The result of the investigation was the adoption of the split-state policy and enactment of other statutes that established grazing districts outside of national forests.
Three subsequent acts passed by Congress allowed federal managers to regulate allotment grazing only to the extent of protecting the “young growth of trees” and to prevent “soil erosion” which protected the government’s timber and mineral rights. 
Grazing rights have been so protected by Congress, which is the body with sole power over public lands,  said McIntosh, that the Federal Land Policy Management Act of 1976 requires an allotment owner to be compensated when a cabinet official wants to devote that piece of land land to a different use. 
McIntosh said when the Forest Service or Bureau of Land Management argue against a rancher’s grazing rights in court, they cite two cases where cattlemen were found guilty of trespassing because they did not hold permits.

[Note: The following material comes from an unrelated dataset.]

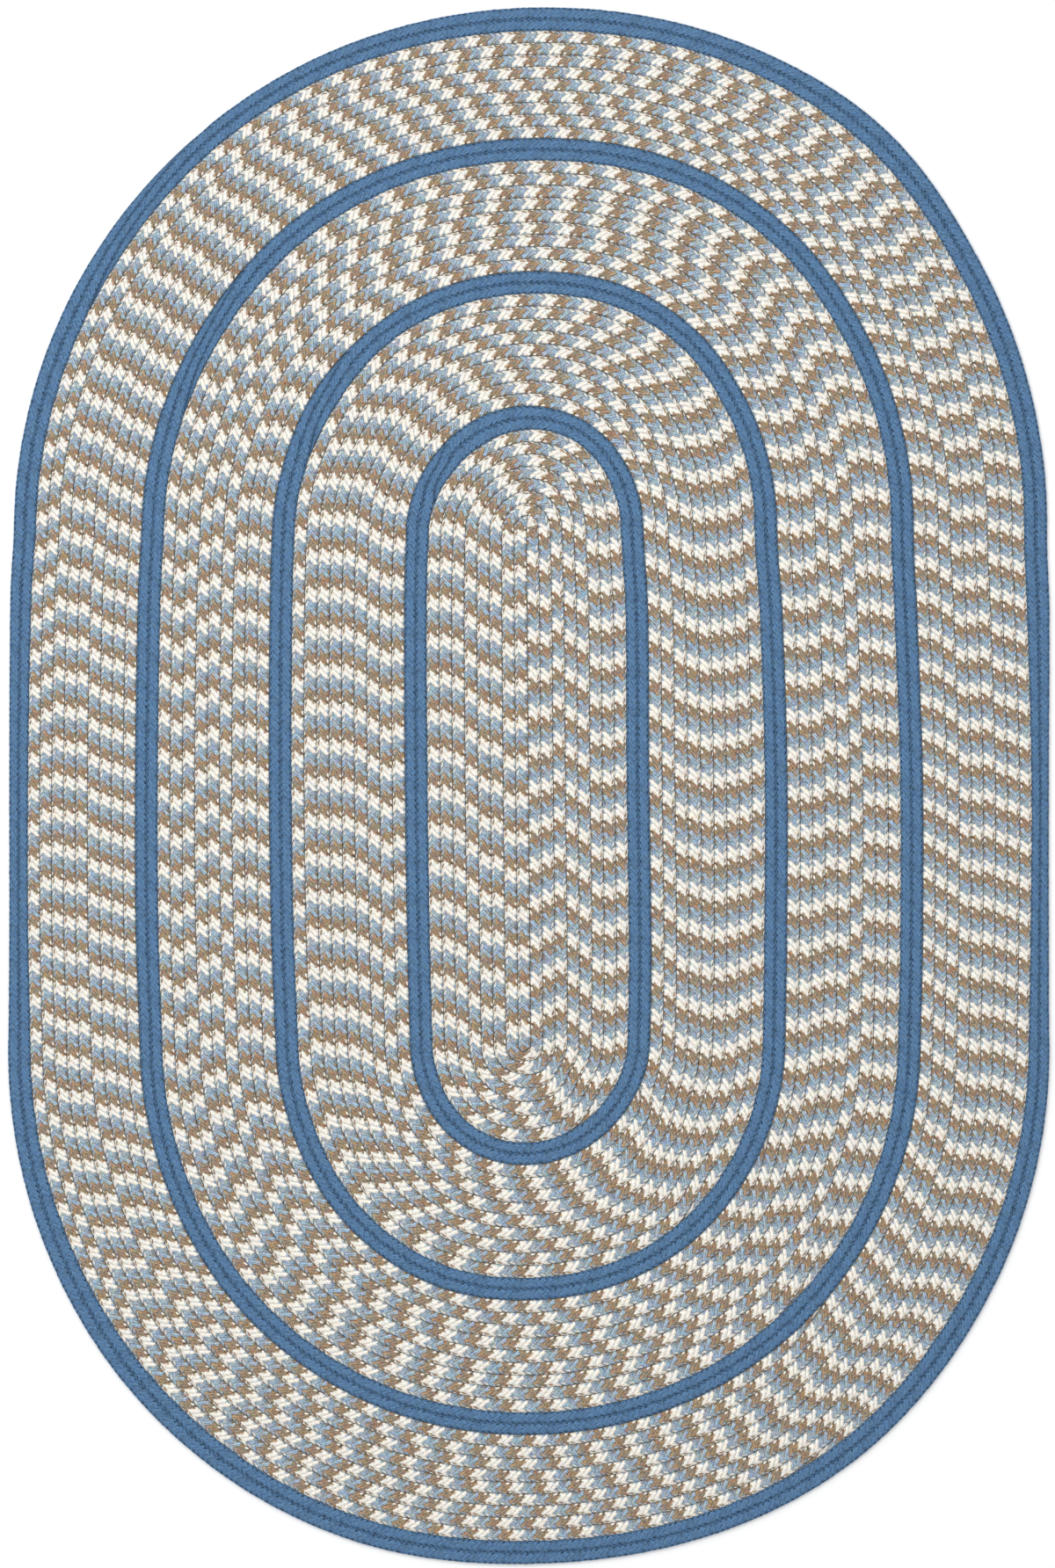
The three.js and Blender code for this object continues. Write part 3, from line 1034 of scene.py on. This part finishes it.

Even then, McIntosh said the judge noted that prohibiting grazing was only allowable to protect the government’s actual interest in the growth of timber.
What isn’t widely known, said McIntosh, is the U.S. Supreme Court ruling on the federal government’s infringement of grazing rights in 1911. Rancher JB Curtin continued grazing cattle on 23,000 acres of his property that had been turned into Yosemite National Park.  He argued that he did not need permission to exercise grazing rights on his allotment. 
Justices in the high court noted that preventing him from turning cattle out to forage would have been an “unconstitutional taking of property.”
“The difference between the first two cases and this one is that the ranchers in the first two didn’t claim a property right,” said McIntosh. 
He said federal land managers opposed to grazing continually enact administrative rules that make it more and more difficult, ,and less cost-effective, for ranchers to turn cattle out on their allotments.
“When they say you can only have 10 cows instead of the 270 you used to have, that’s an infringement of existing rights,” said McIntosh.
He invited local ranchers to support his association, which engages in legal battles to protect ranchers who have been deprived of their rights.